CHALLENGE =
Output the material below in full, exactly as it is.

MATERIAL PROVIDED =

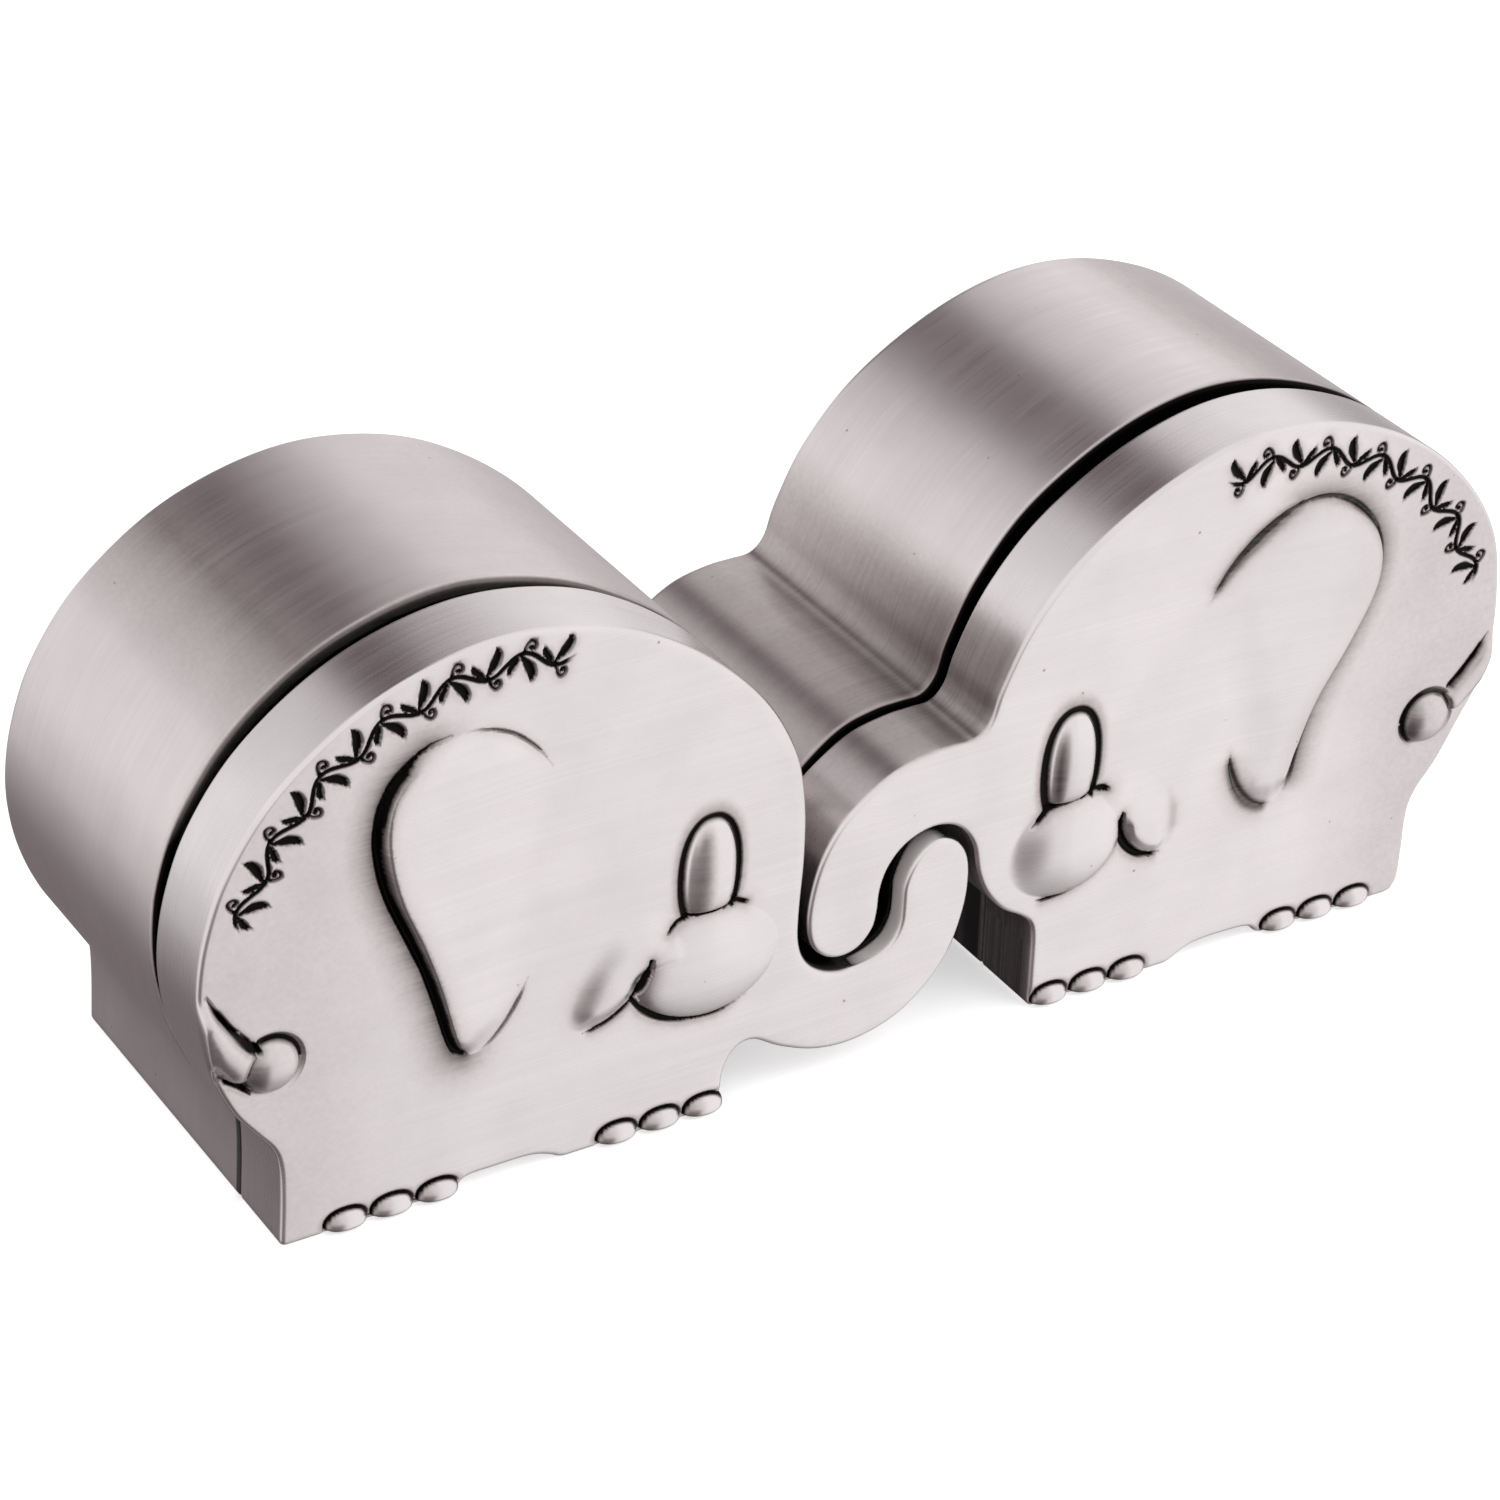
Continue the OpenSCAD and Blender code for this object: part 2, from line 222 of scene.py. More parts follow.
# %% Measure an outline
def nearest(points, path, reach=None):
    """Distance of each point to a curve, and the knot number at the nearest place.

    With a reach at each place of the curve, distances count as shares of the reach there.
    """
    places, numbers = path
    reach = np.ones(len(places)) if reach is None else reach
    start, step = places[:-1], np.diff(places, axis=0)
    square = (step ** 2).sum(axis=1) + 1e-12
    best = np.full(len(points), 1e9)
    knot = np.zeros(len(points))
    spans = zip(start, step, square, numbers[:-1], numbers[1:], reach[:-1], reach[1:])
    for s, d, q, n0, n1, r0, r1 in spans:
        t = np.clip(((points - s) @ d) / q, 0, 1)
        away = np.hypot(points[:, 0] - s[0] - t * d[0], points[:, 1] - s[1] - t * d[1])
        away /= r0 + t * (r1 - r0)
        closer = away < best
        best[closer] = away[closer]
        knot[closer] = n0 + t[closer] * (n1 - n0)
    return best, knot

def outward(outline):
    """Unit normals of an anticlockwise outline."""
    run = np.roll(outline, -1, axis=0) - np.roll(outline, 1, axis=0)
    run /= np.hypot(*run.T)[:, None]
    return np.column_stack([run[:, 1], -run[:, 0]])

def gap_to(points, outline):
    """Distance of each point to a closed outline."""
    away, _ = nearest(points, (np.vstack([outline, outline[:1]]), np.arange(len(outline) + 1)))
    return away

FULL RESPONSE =
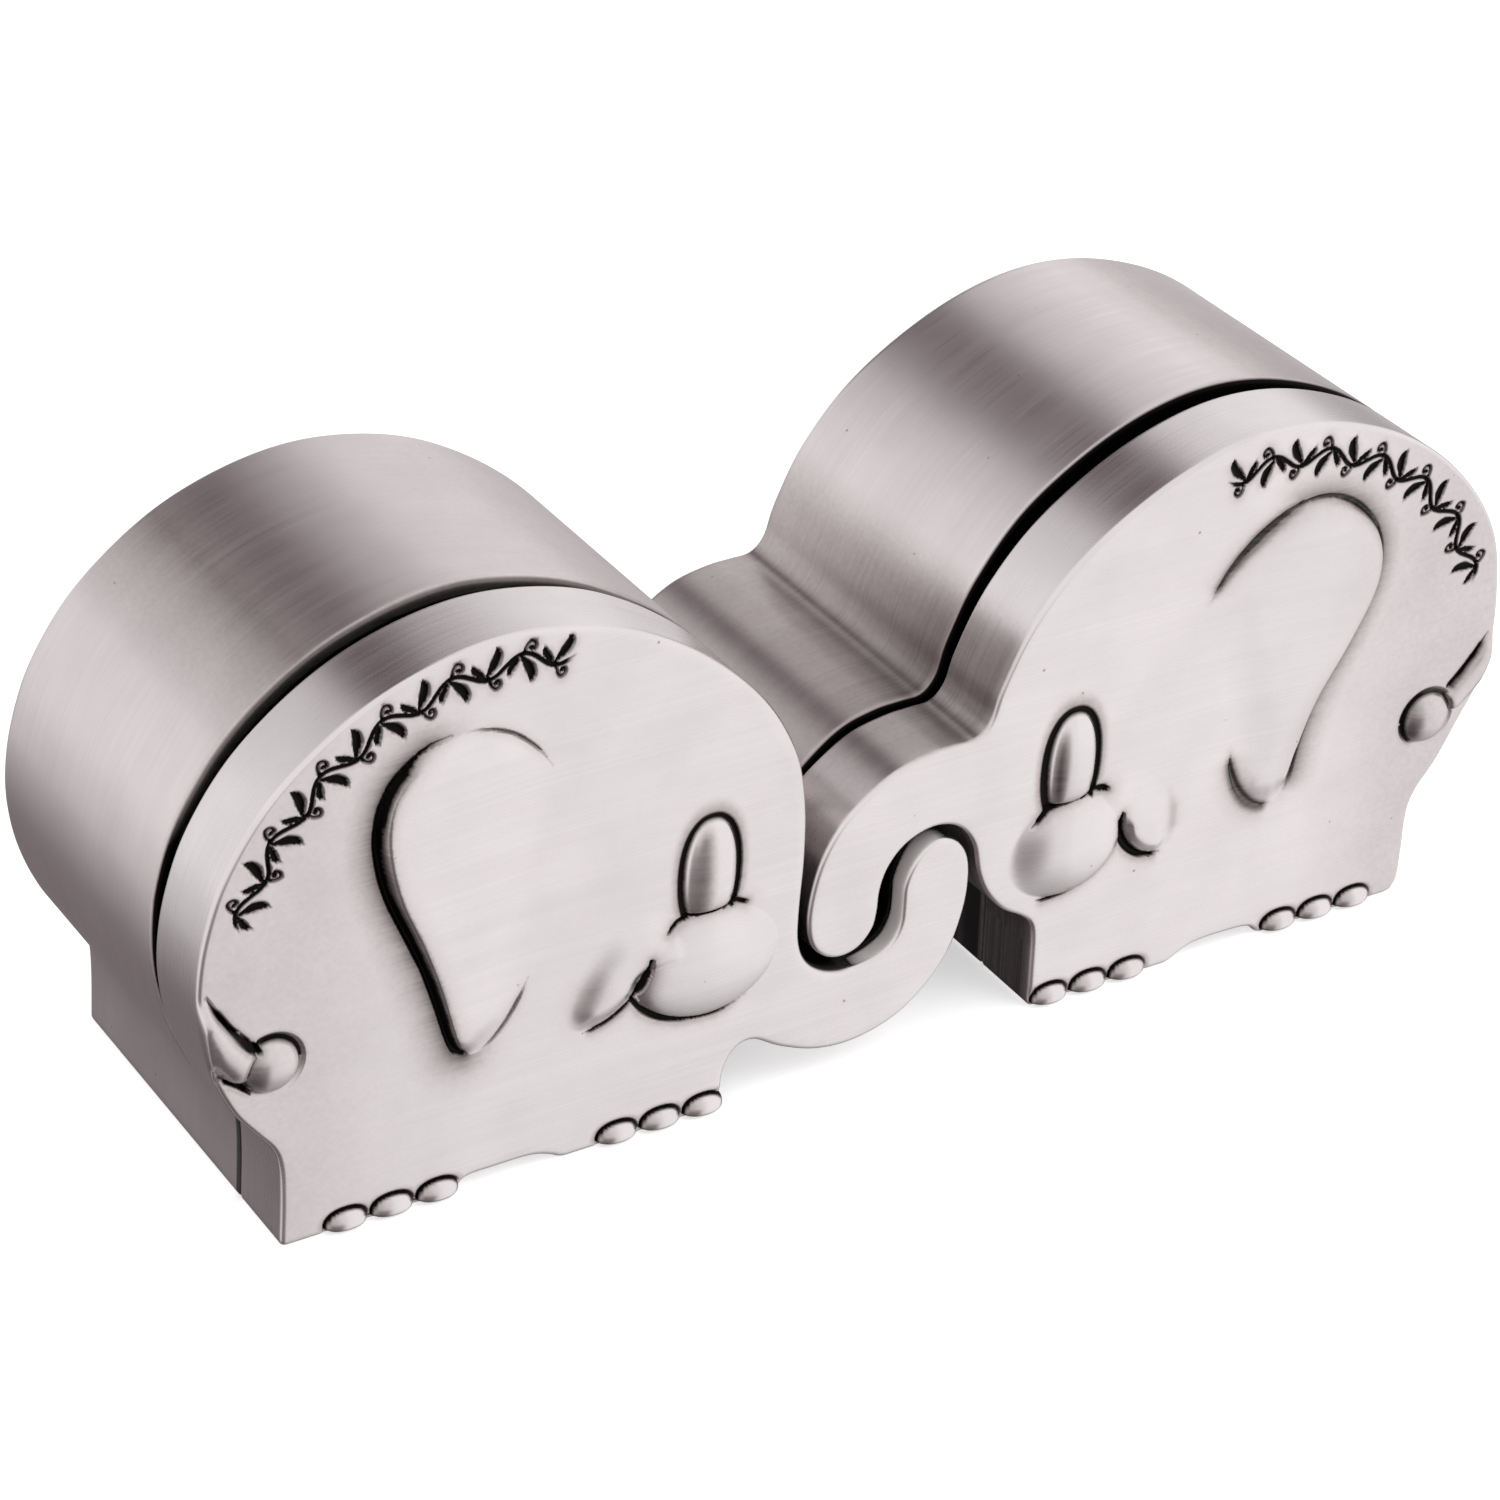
Continue the OpenSCAD and Blender code for this object: part 2, from line 222 of scene.py. More parts follow.
# %% Measure an outline
def nearest(points, path, reach=None):
    """Distance of each point to a curve, and the knot number at the nearest place.

    With a reach at each place of the curve, distances count as shares of the reach there.
    """
    places, numbers = path
    reach = np.ones(len(places)) if reach is None else reach
    start, step = places[:-1], np.diff(places, axis=0)
    square = (step ** 2).sum(axis=1) + 1e-12
    best = np.full(len(points), 1e9)
    knot = np.zeros(len(points))
    spans = zip(start, step, square, numbers[:-1], numbers[1:], reach[:-1], reach[1:])
    for s, d, q, n0, n1, r0, r1 in spans:
        t = np.clip(((points - s) @ d) / q, 0, 1)
        away = np.hypot(points[:, 0] - s[0] - t * d[0], points[:, 1] - s[1] - t * d[1])
        away /= r0 + t * (r1 - r0)
        closer = away < best
        best[closer] = away[closer]
        knot[closer] = n0 + t[closer] * (n1 - n0)
    return best, knot

def outward(outline):
    """Unit normals of an anticlockwise outline."""
    run = np.roll(outline, -1, axis=0) - np.roll(outline, 1, axis=0)
    run /= np.hypot(*run.T)[:, None]
    return np.column_stack([run[:, 1], -run[:, 0]])

def gap_to(points, outline):
    """Distance of each point to a closed outline."""
    away, _ = nearest(points, (np.vstack([outline, outline[:1]]), np.arange(len(outline) + 1)))
    return away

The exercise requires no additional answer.